The real story on that play is Rhamondre Stevenson getting absolutely blown up in pass protection. The fumble -- well, fumbles are bad, but didn't it look like Stevenson was down before losing that ball? Replay did him no favors but it did seem like he was down.
This, though? This was ... a learning experience. To say the least.
Usually when a rookie screws up in pass protection, it's a missed assignment, or getting confused in the sea of bodies at the line. In this case, Stevenson got himself into the right spot and then ... boom.
Like I said. Learning experience.
--The Patriots are 0-1, and that loss may sting. Let's say they end up where we expect them to end up -- somewhere between 9-8 and 11-6. Maybe this Week 1 loss will be remembered as the gut punch that cost them a trip to the playoffs. Who knows?

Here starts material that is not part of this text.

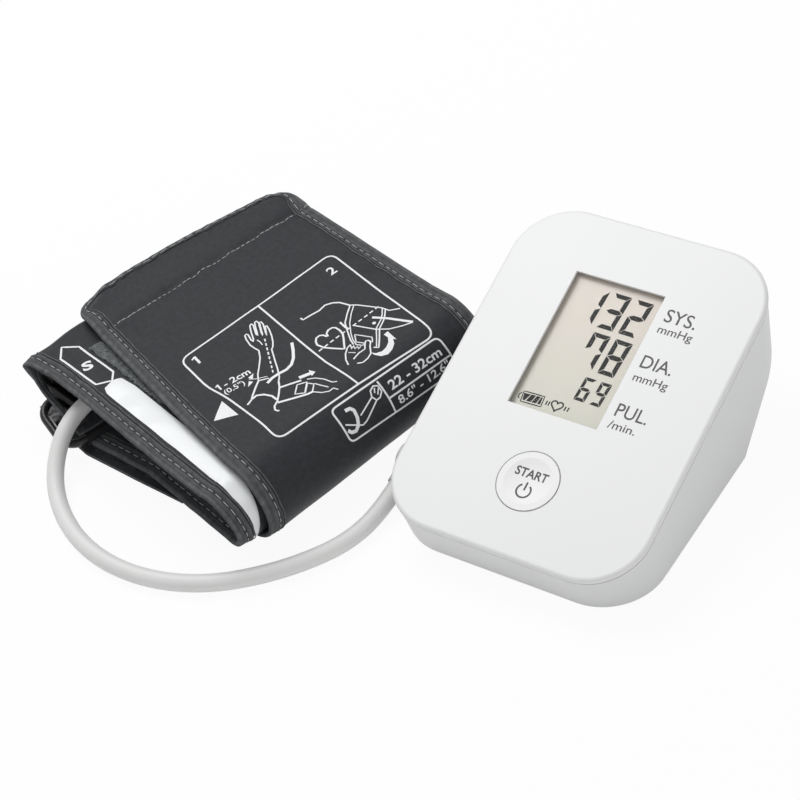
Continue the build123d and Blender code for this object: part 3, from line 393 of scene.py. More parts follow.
# the inner turn's left side: along the top, round the crease, down the wall, in over the D-ring
LEFT_START = 34.0
WALL_FOOT = [(21.85, 11.35), (29.6, 10.3), (37.0, 7.8)]
FULL_LEAN = 6.6  # how much further out the crease lies in the second path
left_side = path_table([(LEFT_START, 32.2), (2.0, 32.2), (4.94, 17.47)] + WALL_FOOT, 2.4)
left_lean = path_table([(LEFT_START, 32.2), (2.0 - FULL_LEAN, 32.2), (1.9, 17.47)] + WALL_FOOT,
                       2.4)
LEFT_LENGTH = left_side[1][-1]


def follow(path, reach, h):
    """The (x, z) place at a distance along a path, h off its right side."""
    points, along = path
    k = leg_end(along, reach)
    run = (points[k] - points[k - 1]).normalized()
    spot = points[k - 1] + run * (reach - along[k - 1])
    return spot.x + run.y * h, spot.y - run.x * h


# the arc that keeps the layer's length, its middle surface's radius, and the height of its centre
INNER_FOLD = (15.25, 13.75, 18.45)
OUTER_FOLD = (19.0, 17.8, 19.0)


def inner_place(U, V, h):
    """The inner turn: h above its middle surface, outwards from the roll."""
    if U >= LEFT_START:
        return cuff_point(*around_fold(U, V, h, *INNER_FOLD))
    lean = 4.3 + 0.7 * smooth_step((V + 38.5) / 6.3) + 1.6 * smooth_step((V + 28) / 21)
    near = Vector(follow(left_side, LEFT_START - U, h))
    far = Vector(follow(left_lean, LEFT_START - U, h))
    spot = near.lerp(far, lean / FULL_LEAN)
    return cuff_point(spot.x, V, spot.y)


def outer_place(U, V, h):
    """The outer turn: the flap, the right fold and the bottom."""
    return cuff_point(*around_fold(U, V, h, *OUTER_FOLD))


FLAP_END = -12.0


def flap_front(U):
    return -7.7 + 0.022 * (U - FLAP_END)


def flap_back(U):
    return 95.0 + 0.1347 * (U - FLAP_END)


def hem_line(V):
    """Where the hem's stitching runs across the flap."""
    return 12.6 - 0.064 * (V - 10)


def flap_wave(U, V):
    """How far the flap's cloth stands off its flat lay."""
    lift = 0.16 + 0.22 * ripple(U / 42, V / 33, 1.3) + 0.10 * ripple(U / 13, V / 17, 4.1)
    # the hem is padded, puckered inside its tape and at its stitching, and drawn in there
    hem = hem_line(V)
    share = (U - FLAP_END) / (hem - FLAP_END)
    if 0 < share < 1:
        lift += 1.7 * sin(pi * share ** 0.8) ** 0.7
    lift -= 0.95 * abs(ripple(U / 9, V / 4.6, 5.2)) * exp(-((U + 8.8) / 2.2) ** 2)
    lift += 0.40 * ripple(U / 6, V / 4.2, 9.4) * exp(-((U - hem) / 3.0) ** 2)
    lift -= 0.40 * exp(-((U - hem) / 1.7) ** 2)
    # the free end stands up in the middle and hangs at its front corner
    lift += 1.5 * exp(-(U - FLAP_END) / 13) * sin(pi * smooth_step((V + 8) / 104))
    lift -= 3.4 * smooth_step((7 - U) / 19) * smooth_step((16 - V) / 23)
    # the cloth ripples beside its tapes, as far as the right fold
    flat = smooth_step((118 - U) / 16)
    lift += 0.5 * flat * ripple(U / 7, 3.1, 2.2) * exp(-((flap_back(U) - 8 - V) / 3.5) ** 2)
    lift += 0.35 * flat * ripple(U / 8, 7.7, 6.2) * exp(-((V - flap_front(U) - 9.2) / 3.5) ** 2)
    # and is creased near its free front corner
    corner = exp(-(((U + 4) / 12) ** 2 + ((V - 8) / 14) ** 2))
    lift += 0.9 * corner * ripple((U + V) / 6.0, (U - V) / 22.0, 7.9)
    return lift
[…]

It's possible.
But ... it's OK to feel OK about where the team is headed. Next week, they'll get the Jets, with a rookie quarterback and rookie head coach, without their starting left tackle. They'll win the game.
New Orleans in Week 3? Potentially trouble. Jameis looked ... shockingly good vs. Green Bay, and the Saints' defense made Aaron Rodgers look like Roger Aarons. (I don't know who that is but I bet he stinks at football.) Then the Bucs visit ... which is a problem. but then the three-week stretch of Houston, Dallas, and the Jets should let the Patriots be sitting in a stable position toward the end of October.
From there, we'll stop prognosticating. Even going through eight weeks is a fool's endeavor. But the point is, given how bleak the situation looked through the second half of last year, there is at least some light on the possibility of a competitive season and a playoff game or two for the 2021 Patriots. Even after a loss.